= Ernst Alexander Rauter =

Austrian leftist author

Ernst Alexander Rauter (27 April 1929 in Klagenfurt - 8 March 2006 in Munich) was an Austrian uncommitted leftist author, journalist and self–taught language critic.

Sketch of Ε. Α. Rauter

== First Years ==
His mother died when he was still young, and as a result he had a difficult childhood. He spent many years in institutions and workplaces. It seems that the little time he “suffered” school wasn’t enough to ruin his love for learning. He also loved language studies, to which he since stuck, describing himself as a “sprachgast”, meaning “guest of language”. His perception that “words have their own life” dominated his life and work ever since. His thirst for learning urged him to travel around the world. From these trips he made money by writing his impressions in tourist guides. He settled in Majorca for several years, after having learned Spanish.
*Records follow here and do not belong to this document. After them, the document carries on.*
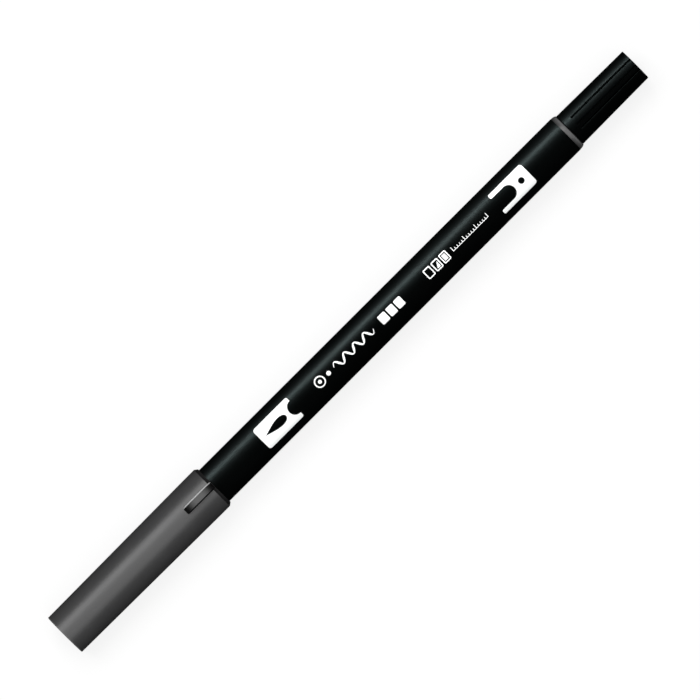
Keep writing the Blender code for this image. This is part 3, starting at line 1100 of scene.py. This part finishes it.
def world():
    """A dim even surround that the camera sees as white and gloss sees as nearly black."""
    made = bpy.data.worlds.new("studio")
    made.use_nodes = True
    tree = made.node_tree
    back = tree.nodes["Background"]
    back.inputs["Color"].default_value = (*[SURROUND] * 3, 1.0)
    white = tree.nodes.new("ShaderNodeBackground")
    white.inputs["Color"].default_value = (*[SEEN_SURROUND] * 3, 1.0)
    dark = tree.nodes.new("ShaderNodeBackground")
    dark.inputs["Color"].default_value = (*[GLOSS_SURROUND] * 3, 1.0)
    path = tree.nodes.new("ShaderNodeLightPath")
    glossy = tree.nodes.new("ShaderNodeMixShader")
    seen = tree.nodes.new("ShaderNodeMixShader")
    tree.links.new(path.outputs["Is Glossy Ray"], glossy.inputs[0])
    tree.links.new(back.outputs[0], glossy.inputs[1])
    tree.links.new(dark.outputs[0], glossy.inputs[2])
    tree.links.new(path.outputs["Is Camera Ray"], seen.inputs[0])
    tree.links.new(glossy.outputs[0], seen.inputs[1])
    tree.links.new(white.outputs[0], seen.inputs[2])
    tree.links.new(seen.outputs[0], tree.nodes["World Output"].inputs["Surface"])
    made.cycles.sampling_method = "NONE"
    SCENE.world = made


def camera():
    """Looks almost straight down, with the pen's fine end at the upper right."""
    data = bpy.data.cameras.new("camera")
    data.lens = LENS
    data.sensor_width = SENSOR
    obj = bpy.data.objects.new("camera", data)
    SCENE.collection.objects.link(obj)
    back = Vector((0.0, -math.sin(VIEW_TILT), math.cos(VIEW_TILT)))
    along = Vector((1.0, 0.0, 0.0))
    across = back.cross(along)
    right = (along - across).normalized()
    up = (along + across).normalized()
    distance = LENS / SENSOR * FRAME_WIDTH * MM
    matrix = Matrix((right, up, back)).transposed().to_4x4()
    aim = CENTRE + (right * PICTURE_OFFSET[0] + up * PICTURE_OFFSET[1]) * MM
    matrix.translation = aim + back * distance
    obj.matrix_world = matrix
    SCENE.camera = obj


pen()
camera()
floor()
world()
strip = softbox("strip", turn=48.2, distance=1.0, length=2.6, width=0.18, radiance=5.9)
overhead = softbox("overhead", turn=-12.8, distance=1.2, length=1.07, width=1.33, radiance=2.09)
side = softbox("side", turn=31.2, distance=1.1, length=0.98, width=0.59, radiance=5.13)
# These two light everything, and keep a sheen on the barrel in views from the side
for name, radiance, shift in (("wing_brush", 2.8, -1.5), ("wing_fine", 0.7, 1.5)):
    softbox(name, turn=-76, distance=1.3, length=1.2, width=0.34, radiance=radiance, shift=shift)

# The black mouldings show the narrow strip, and the grey ones and the floor the broad softboxes
BLACK_PIECES = {"barrel", "fine_cap", "brush_grip_section", "fine_grip_section"}
GREY_AND_FLOOR = {"brush_cap", "tone_ring", "floor"}


def light_all_but(light, left_out):
    """The light falls on every mesh but the ones left out."""
    lit = bpy.data.collections.new(light.name + "_lit")
    for obj in SCENE.objects:
        if obj.type == "MESH" and obj.name not in left_out:
            lit.objects.link(obj)
    light.light_linking.receiver_collection = lit


light_all_but(strip, GREY_AND_FLOOR)
light_all_but(overhead, BLACK_PIECES)
light_all_but(side, BLACK_PIECES)

SCENE.view_settings.view_transform = "Standard"
SCENE.view_settings.look = "None"
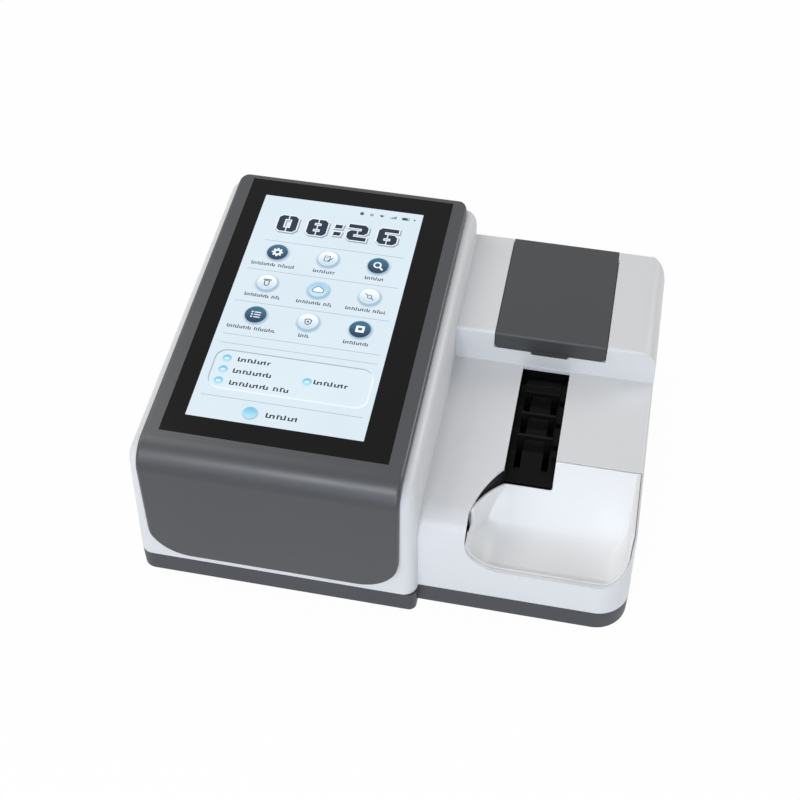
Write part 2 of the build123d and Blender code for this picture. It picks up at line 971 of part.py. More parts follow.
def port_shell(name):
    """A socket of the main board, open to the rear."""
    for port, x, port_width, port_rise, depth in port_places():
        if port == name:
            face = rear - port_sink
            half = port_width / 2
            shell = block(x - half, x + half, face - depth, face, port_floor, port_floor + port_rise)
            return shell, x, face
    raise ValueError(name)


def serial_port():
    """Nine-way socket with its D-shaped rim and two jack posts."""
    shell, x, face = port_shell("serial_port")
    middle = port_floor + serial_height / 2
    wide = 0.27 * serial_width
    slim = 0.24 * serial_width
    high = 0.33 * serial_height
    top = middle + high
    low = middle - high
    rim = Polyline((x - wide, top), (x - slim, low), (x + slim, low), (x + wide, top), close=True)
    shell = shell - along_y(make_face(rim), face - 0.2 * serial_depth, face + 1)
    pin = 0.035 * serial_width
    for row, count in ((0.11 * serial_height, 5), (-0.11 * serial_height, 4)):
        for number in range(count):
            pin_x = x + (number - (count - 1) / 2) * 2.5 * pin
            z = middle + row
            shell = shell - block(
                pin_x - pin / 2, pin_x + pin / 2, face - serial_depth / 2, face, z - pin / 2, z + pin / 2
            )
    for side in (-1, 1):
        jack = Pos(x + side * 0.4 * serial_width, middle) * RegularPolygon(0.13 * serial_height, 6)
        shell = shell - along_y(jack, face - serial_depth / 2, face + 1)
    return shell


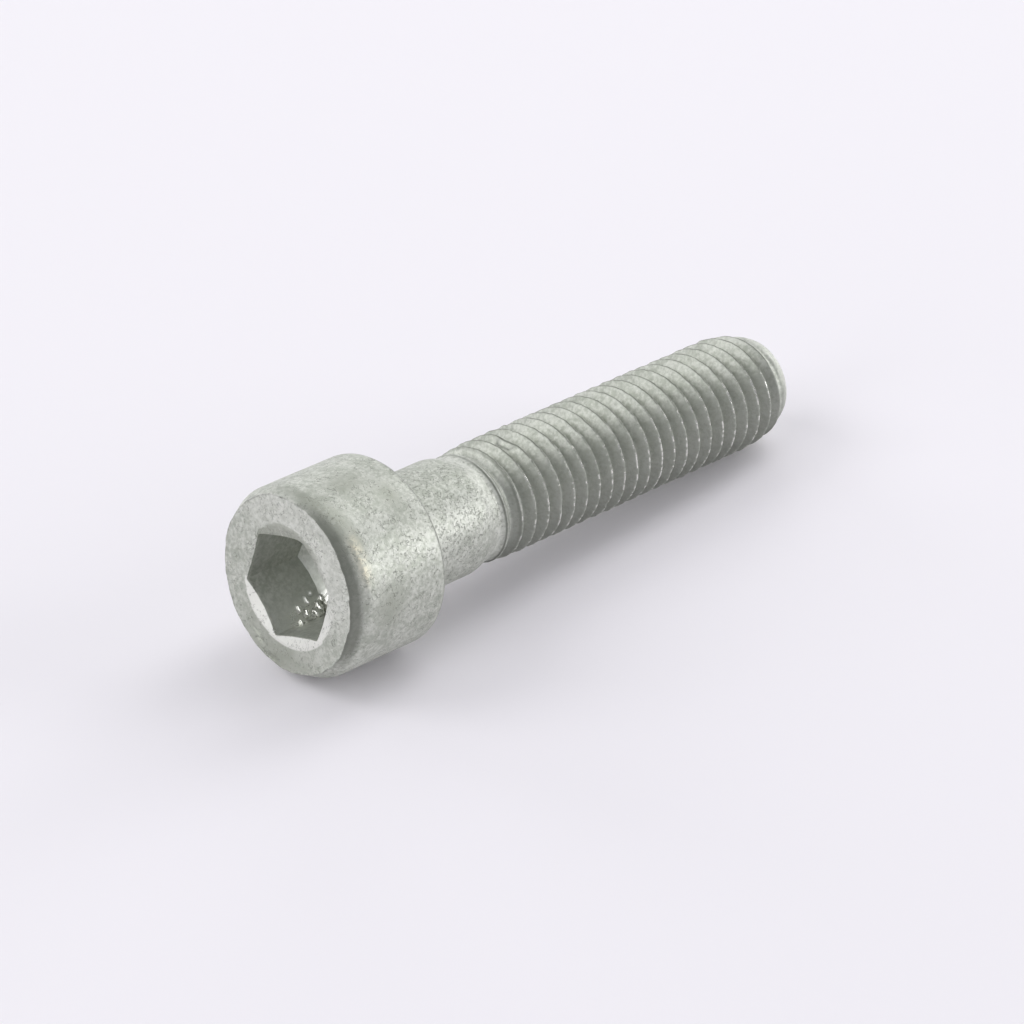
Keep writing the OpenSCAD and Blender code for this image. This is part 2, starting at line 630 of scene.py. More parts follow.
@dataclass
class DriveSocket:
    """The punched hexagon with its coned bottom, its uneven mouth and the coating pooled in a corner."""

    sizes: ScrewSizes
    clear: float = 1.0
    side_points: int = 12
    # The corners as the worn punch left them, each a little off the regular hexagon of the 8 mm key
    corners: tuple[SocketCorner, ...] = (
        SocketCorner(4.95, 13.0, 0.16),
        SocketCorner(4.70, 75.5, 0.14),
        SocketCorner(4.74, 135.0, 0.20),
        SocketCorner(4.80, 197.0, 0.62),
        SocketCorner(4.67, 255.0, 0.20),
        SocketCorner(4.86, 314.0, 0.16),
    )
    # Angle and outer radius of the shallow lead-in, which is missing on one side
    lead_in: tuple[tuple[float, float], ...] = (
        (13, 5.12), (44, 5.05), (75, 4.72), (88, 4.3), (105, 4.05), (122, 4.3), (138, 4.85), (166, 5.18),
        (197, 5.08), (226, 4.95), (255, 4.98), (284, 5.08), (314, 5.1), (343, 5.14),
    )
    # The upset lip that leans over the wall: its side of the hexagon, how far it leans, and its height
    lip_side: int = 3
    lip_lean: float = 0.2
    lip_height: float = 0.5
    # Stretch of that side over which it leans, as its start and its length
    lip_reach: tuple[float, float] = (0.2, 0.75)
    wall_marks: float = 0.014
    mark_seed: int = 11
    cone_steps: int = 144
    # Radius of the end that closes a cone, small enough to vanish
    point_r: float = 0.02
    drop_thick: float = 0.3
    drops: tuple[Drop, ...] = (
        Drop(16, 4.72, -5.1, 0.55, 0.34),
        Drop(21, 4.56, -4.6, 0.60, 0.26),
        Drop(30, 4.28, -5.5, 0.50, 0.16),
        Drop(19, 4.62, -6.0, 0.45, 0.22),
        Drop(35, 4.20, -4.8, 0.30, 0.20),
        Drop(13, 4.86, -7.0, 0.36, 0.15),
        Drop(26, 4.34, -4.1, 0.40, 0.24),
        Drop(25, 4.40, -6.6, 0.42, 0.12),
    )

    def outline(self, lean: float) -> np.ndarray:
        """Lay out the punched hexagon.

        Args:
            lean: How far the lip leans inwards at this depth.

        Returns:
            Its points in order round the axis.
        """
        marks = np.random.default_rng(self.mark_seed)
        lip_start, lip_length = self.lip_reach
        points = []
        for i, corner in enumerate(self.corners):
            before = self.corners[i - 1].point()
            after = self.corners[(i + 1) % 6].point()
            here = corner.point()
            start = here + (before - here) / np.linalg.norm(before - here) * corner.reach
            end = here + (after - here) / np.linalg.norm(after - here) * corner.reach
            for t in (0, 1 / 3, 2 / 3, 1):
                points.append(start * (1 - t) ** 2 + here * 2 * t * (1 - t) + end * t * t)
            far = self.corners[(i + 1) % 6]
            goal = after + (here - after) / np.linalg.norm(here - after) * far.reach
            inward = np.array([end[1] - goal[1], goal[0] - end[0]]) / np.linalg.norm(goal - end)
            for k in range(1, self.side_points + 1):
                t = k / (self.side_points + 1)
                off = self.wall_marks * marks.uniform(-1, 1)
                if i == self.lip_side:
                    off += lean * math.sin(math.pi * min(max((t - lip_start) / lip_length, 0), 1)) ** 2
                points.append(end + (goal - end) * t + inward * off)
        return np.array(points)

    def build_hexagon(self) -> bpy.types.Object:
        """Make the tool that cuts the hexagon: a prism of the punched outline with a coned end.

        Returns:
            A closed solid.
        """
        z = self.sizes
        point_h = self.corners[0].radius / math.tan(math.radians(z.socket_point / 2))
        front = -z.head_h
        rings = [
            (front - self.clear, self.lip_lean),
            (front + self.lip_height * 0.6, self.lip_lean),
            (front + self.lip_height, 0.0),
            (front + z.socket_depth + point_h + self.clear, 0.0),
        ]
        count = 6 * (self.side_points + 4)
        deselect_all()
        bpy.ops.mesh.primitive_circle_add(
            vertices=count,
            radius=self.corners[0].radius,
            fill_type="NGON",
            location=(0, 0, rings[0][0]),
        )
        prism = bpy.context.object
        bpy.ops.object.mode_set(mode="EDIT")
        bpy.ops.mesh.select_all(action="SELECT")
        for (low, _), (high, _) in zip(rings, rings[1:]):
            bpy.ops.mesh.extrude_region_move(TRANSFORM_OT_translate={"value": (0, 0, high - low)})
        bpy.ops.mesh.select_all(action="SELECT")
        bpy.ops.mesh.normals_make_consistent(inside=False)
        bpy.ops.object.mode_set(mode="OBJECT")
        bpy.ops.object.transform_apply(location=True, rotation=True, scale=True)
        points = points_of(prism.data)
        _, angle, s = polar(points)
        place = np.rint(angle * count / 360).astype(int) % count
        for height, lean in rings:
            here = np.abs(s - height) < 0.01
            points[here, :2] = self.outline(lean)[place[here]]
        move_points(prism.data, points)

        wide = self.corners[0].radius + self.clear
        edge_s = front + z.socket_depth - self.clear / math.tan(math.radians(z.socket_point / 2))
        punch = turn_outline(
            "punch_end",
            [
                (wide, front - 2 * self.clear),
                (wide, edge_s),
                (self.point_r, front + z.socket_depth + point_h),
            ],
            self.cone_steps,
        )
        combine(prism, punch, "INTERSECT")
        return prism

    def build_lead_in(self) -> bpy.types.Object:
        """Make the shallow cone that opens the socket's mouth, wider on some sides than on others.

        Returns:
            A closed solid.
        """
        z = self.sizes
        slope = math.tan(math.radians(z.lead_in_angle / 2))
        cone = turn_outline(
            "lead_in_cone",
            [(1 + self.clear * slope, -z.head_h - self.clear), (1, -z.head_h)],
            self.cone_steps,
        )
        points = points_of(cone.data)
        r, angle, s = polar(points)
        angles, radii = zip(*self.lead_in)
        reach = np.interp(angle, angles, radii, period=360)
        top = s < -z.head_h - self.clear / 2
        # The point of the cone is drawn together under the mouth
        new_r = np.where(top, reach + self.clear * slope, self.point_r)
        points[:, 2] = np.where(top, s, -z.head_h + reach.mean() / slope)
        points[:, :2] *= (new_r / r)[:, None]
        move_points(cone.data, points)
        return cone

    def build_pool(self) -> list[bpy.types.Object]:
        """Make the drops of coating that ran together in the corner nearest the floor.

        Returns:
            The drops, each a closed solid.
        """
        made = []
        for drop in self.drops:
            a = math.radians(drop.angle)
            place = (drop.radius * math.cos(a), drop.radius * math.sin(a), drop.place)
            deselect_all()
            bpy.ops.mesh.primitive_ico_sphere_add(subdivisions=3, radius=1.0, location=place)
            ball = bpy.context.object
            ball.scale = (self.drop_thick, drop.wide, drop.tall)
            ball.rotation_euler = (0, 0, a)
            bpy.ops.object.transform_apply(location=True, rotation=True, scale=True)
            made.append(ball)
        return made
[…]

== «Creating subject people» ==

He was considered a "cult" author of the '68 generation. In the 1960s he actively participated in the west – German, extra – parliamentary opposition, Außerparlamentarischen Opposition – (ΑΡΟ) and took part in many public demonstrations besides its leader Rudi Dutschke. In 1968 he became popular to the rebellious youth of the time, thanks to his book “How an opinion forms in the mind. Creating subject people”. There, densely and comprehensively, he described the mechanism of enslavement and manipulation of the people by political and economical rulers. The most interesting point of his analysis is the statement that information being “planted” into our heads is responsible for forming our judg(e)ments and beliefs, which in turn determine our actions, and our life as a whole. “In school people are created. The process of creating people is called education. Since a man’s actions determine the course of his life, the information he receives, determines the way he’ll live. Schools not only create people, they also create biographies”.

== Later work ==

From his many books, the distinguished one, is the dynamic social critic book : “From the biface to the factory” (1977). He wrote articles for the leftist magazine Konkret, wrote theater plays for Berlin cabarets, and later organized seminars about writing and journalism on behalf of «Münchener Akademie der Bayerischen Presse» and «Salzburger Kuratorium für Journalistenausbildung».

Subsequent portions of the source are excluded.